13 additive QTLs identified in this study could explain 30.0% of the KGW variation. Seven QTLs were previously identified in other primary populations, including qKGW1, qKGW3b, qKGW3c, qKGW5, qKGW6, qKGW9, and qKGW12b (Lu et al. 1997; Xing et al. 2002; Thomson et al. 2003; Ge et al. 2005). Eight digenetic interactions were detected and explained 14% of the variation. In detail, eight QTLs of additive effects were involved in six digenetic interactions. Of these, two pairs of QTLs interacted each other. The other four QTLs separately interacted with the locus that had no significant additive effect at the single-locus level. Two interactions occurred between two loci that had no significant additive effects at the single-locus level. Only in five QTLs were their additive effects not statistically affected by other genetic backgrounds. These results agreed with the previous findings that some epistatic QTLs did not have main effects at the single-locus level. In contrast, a large proportion of the main-effect QTLs were involved in the epistatic interactions (Li et al. 1997; Xing et al. 2002). This indicated epistasis played an important role in controlling KGW.

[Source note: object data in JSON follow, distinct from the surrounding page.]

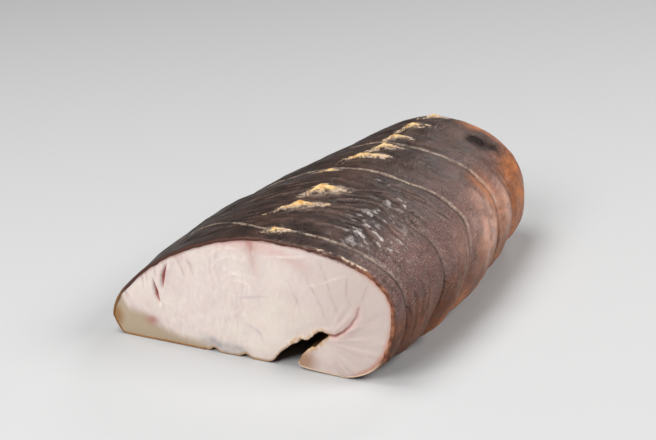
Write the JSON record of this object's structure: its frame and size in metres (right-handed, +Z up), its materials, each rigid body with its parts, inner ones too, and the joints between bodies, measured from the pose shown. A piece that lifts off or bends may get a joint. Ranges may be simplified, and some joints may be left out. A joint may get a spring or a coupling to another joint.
{
  "type": "smoked fish",
  "caption": "Chunk of smoked sturgeon lying on its belly, with dark string-marked skin, a row of scute scars, a pale cut face and a belly slit with one flap curled under.",
  "frame": {"origin": "middle of the overall box at the plane it rests on", "axes": "+Y along the piece from the near cut face to the far one, +Z up towards the fish's back, +X towards the flank whose belly flap is curled under"},
  "size_m": [0.1506, 0.19, 0.0633],
  "materials": {
    "skin": "dark brown smoked fish skin, thin and leathery, with a soft uneven gloss",
    "flesh": "pale pink moist flesh, faint soft gloss",
    "scute": "golden yellow dried scute scars"
  },
  "bodies": {
    "root": {"smoked_fish": "skin"}
  },
  "joints": []
}
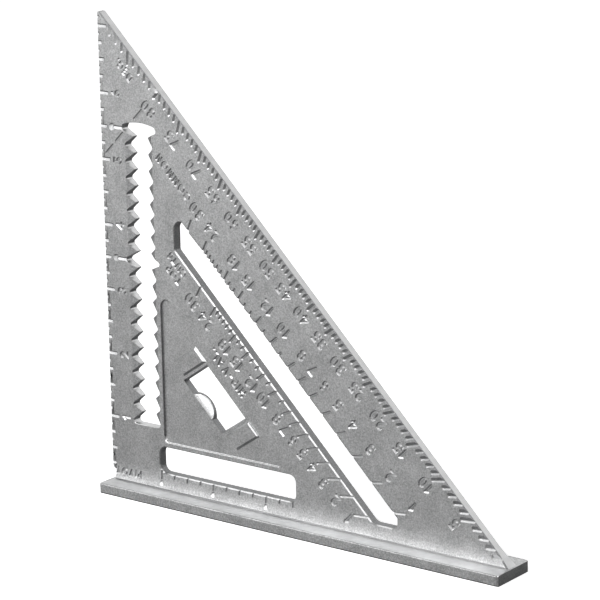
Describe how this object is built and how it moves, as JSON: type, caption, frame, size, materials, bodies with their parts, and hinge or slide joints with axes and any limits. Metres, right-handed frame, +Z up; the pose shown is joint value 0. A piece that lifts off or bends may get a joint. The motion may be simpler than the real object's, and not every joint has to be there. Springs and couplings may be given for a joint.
{
  "type": "rafter square",
  "caption": "Cast aluminium rafter square: right triangular web on a T fence, with a notched scribing slot, a long diagonal slot, a lower slot and a window with a thumb tab.",
  "frame": {"origin": "centre of the part's footprint (the middle of its bounding box), on the fence's underside", "axes": "+X along the fence from the pivot corner to the end of the long edge, +Y from the numbered face through the web to its back, +Z up the scale edge, square to the fence"},
  "size_m": [0.185, 0.0206, 0.1869],
  "materials": {
    "cast_aluminium": "fine blasted casting, satin, with brighter machined edges"
  },
  "bodies": {
    "root": {"fence": "cast_aluminium", "scale_leg": "cast_aluminium", "protractor_arm": "cast_aluminium", "center_web": "cast_aluminium", "thumb_tab": "cast_aluminium"}
  },
  "joints": []
}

The biologic nature of epistasis interaction detected statistically for KGW is unknown. Currently, the pathway involved in KGW expression is still unclear. Cloning and characterizing KGW QTLs would be helpful to understand the molecular mechanism underlying epistasis. Currently, only four QTLs for KGW have been cloned including GW2, GS3, GW5 (or qSW5) and GIF1. GW2 is located on chromosome 2 coded a RING-type E3 ubiqutin ligase (Song et al. 2007). GW5 (or qSW5) encoded a novel nuclear protein of 144 amino acids (Shomura et al. 2008; Weng et al. 2008). Both GW2 and GW5 negatively regulated grain weight and functioned in the pathway of ubiquitin–proteasome; they may work together to target degradation of certain substrates that promote cell division and grain growth as indicated by the interaction between GW2 and GW5 (or qSW5) that probably occurred. With the progress being made in metabolic studies, the biologic meaning of statistical epistasis may be gradually uncovered.

Exploitation of transgression segregation in rice breeding

For complicated traits in rice, such as yield-related traits, seedling vigor, phosphorus deficiency tolerance, and so on, transgressive segregation is frequently present in populations of not only low generation (F2) but also high generation (RIL) derived from the cross between intra-subspecies (Li et al. 1995; Redona and Mackill 1996a; Ni et al. 1998; Xu et al. 1998; Matsubara et al. 2008), between inter-subspecies (Redona and Mackill 1996b; Xiao et al. 1996; Xue et al. 1997), or between cultivar and wild rice (Xiao et al. 1998; Brondani et al. 2002; Haq et al. 2008). More attention should be paid to exploit transgressive segregation in rice breeding. The positive transgression such as heterosis is being pursued in agricultural production. To get a high-yield or high-quality variety, usually multiple superior QTLs are pyramided into a planting variety by recombination and marker-assisted selection (Lande and Thompson 1990; Ribaut and Hoisington 1998; Xu and Crouch 2008). The complementary action of additive alleles is critical to this method. However, in this study, epistasis was another important factor for transgression. In addition, epistasis has been reported to play an important role not only in the genetic bases of heterosis (Yu et al. 1997), but also in hybrid breakdown (Yamamoto et al. 2007; Jiang et al. 2008). Epistasis should be considered when a breeding program is designed. For example, the expected KGW of plants pyramiding all detected positive QTLs was 27.7 g. If the plant also pyramids all positive interactions, its KGW rose to 30.9 g. Obviously, reasonable application of positive interactions could cause a considerable effect on a target trait.